The AI directive arrives in the form of a strategic plan issued this week by the cabinet-level National Science and Technology Council.
An official update of the National AI R&D Strategic Plan released in 2016, the initiative fleshes out priorities to guide the government as well as AI researchers seeking federal funding.
While greater transparency isn’t the plan’s sole priority, the authors’ emphasis on that attribute is pronounced.
AI researchers “must learn how to design these systems so that their actions and decision-making are transparent and easily interpretable by humans, and thus can be examined for any bias they may contain, rather than just learning and repeating these biases,” the document states.
Further, researchers “must develop systems that are … intrinsically capable of explaining the reasons for their results to users.”
The plan is organized around eight broad strategies. Here they are, along with each one’s stated gist:
1. Make long-term investments in AI research. “Prioritize investments in the next generation of AI that will drive discovery and insight and enable the United States to remain a world leader in AI.”
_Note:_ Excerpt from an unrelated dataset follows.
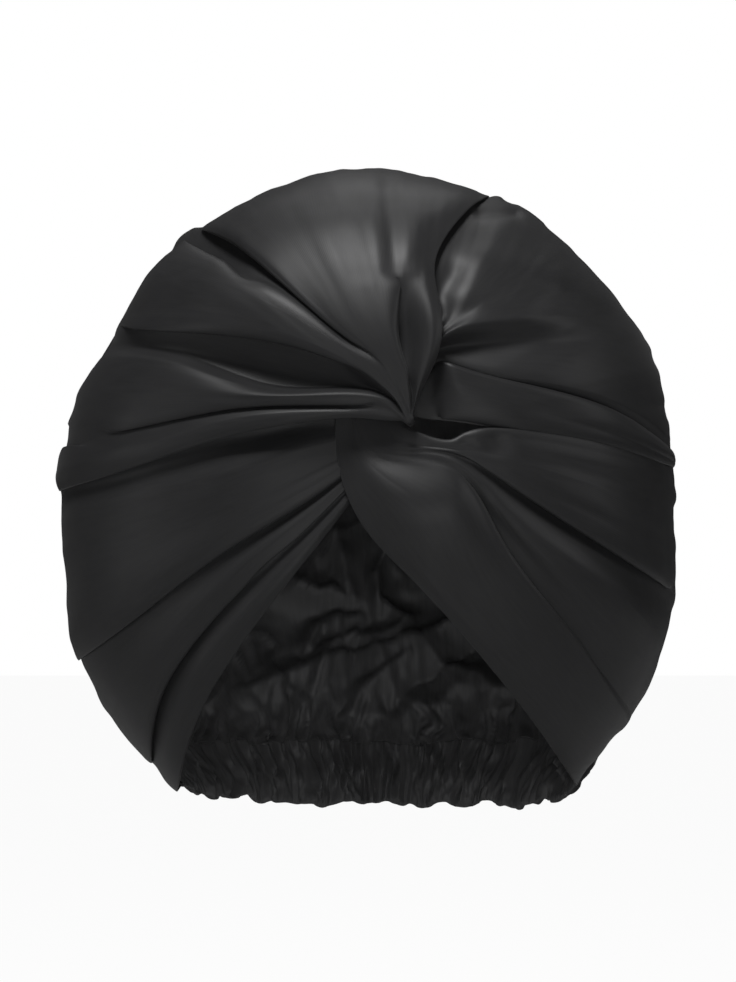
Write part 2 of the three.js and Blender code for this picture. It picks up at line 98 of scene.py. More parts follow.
# Heights of the casing above the floor of the frame, and how far its top is tucked in.
CASING_TOP = 24.0
CASING_TUCK = 1.6
HEM_GAP = 0.9
HEM_BOTTOM = -3.4
# The lower edge rises to both ends from a place off its middle, and most at the very ends.
HEM_LOW_SIDE = 0.2
HEM_END_RISE = 5.0
CASING_END_RISE = 6.0
CASING_END = 36
# The lower edge is narrower than the hem by a share, and it leans in under the body.
CASING_NARROWS = 0.45
CASING_LEAN = 9.0
# The elastic down the casing: its middle, its width and how far it draws the gathers in.
ELASTIC = (0.72, 0.1, 0.35)
LINING_GAP = 1.2
LINING_WALL = 0.5
# The highest lift of the crown that the lining inside it follows.
INNER_TOP = 0.5
# Turns of the added lines round a wall's side edge, in degrees.
ROLL_TURNS = (45, 90, 135)
# Columns and rows beside a tight fold in which a wall thins, how tight, and by what share.
FOLD_REACH = ((1, 5), (0, 2))
FOLD_TIGHT = (0.2, 0.9)
FOLD_THINS = 0.8
# Columns round the rim and along the hem, and rings to the pole.
CROWN_GRID = (250, 230, 99)
LINING_GRID = (230, 250, 99)
# The size of the ring round the pole, as a share of the ring before it.
POLE_SHARE = 0.4
# Rows along the hem and columns round the tube.
CASING_GRID = (1100, 40)

# --- fold tables
# A row is one fold line of a fan: its name, the angle where it meets the outline, its lift at
# each station, and its path of places across and up from the twist. A name that ends in "!"
# and a number is a sharp crease from that station on, and a higher fold beside it laps over it.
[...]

2. Develop effective methods for human-AI collaboration. “Increase understanding of how to create AI systems that effectively complement and augment human capabilities.”
3. Understand and address the ethical, legal and societal implications of AI. “Research AI systems that incorporate ethical, legal and societal concerns through technical mechanisms.”
4. Ensure the safety and security of AI systems. “Advance knowledge of how to design AI systems that are reliable, dependable, safe and trustworthy.”
5. Develop shared public datasets and environments for AI training and testing. “Develop and enable access to high-quality datasets and environments, as well as to testing and training resources.”
6. Measure and evaluate AI technologies through standards and benchmarks. “Develop a broad spectrum of evaluative techniques for AI, including technical standards and benchmarks.”
7. Better understand the national AI R&D workforce needs. “Improve opportunities for R&D workforce development to strategically foster an AI-ready workforce.”
8. Expand public-private partnerships to accelerate advances in AI. “Promote opportunities for sustained investment in AI R&D and for transitioning advances into practical capabilities, in collaboration with academia, industry, international partners and other non-Federal entities.”
In a note introducing the material, Michael Kratsios, deputy assistant to the President for technology policy, notes that the plan does not define specific research agendas for federal agency investments.
It does, however, “provide an expectation for the overall portfolio for Federal AI R&D investments,” Kratsios writes. “This coordinated Federal strategy for AI R&D will help the United States continue to lead the world in cutting-edge advances in AI that will grow our economy, increase our national security and improve quality of life.”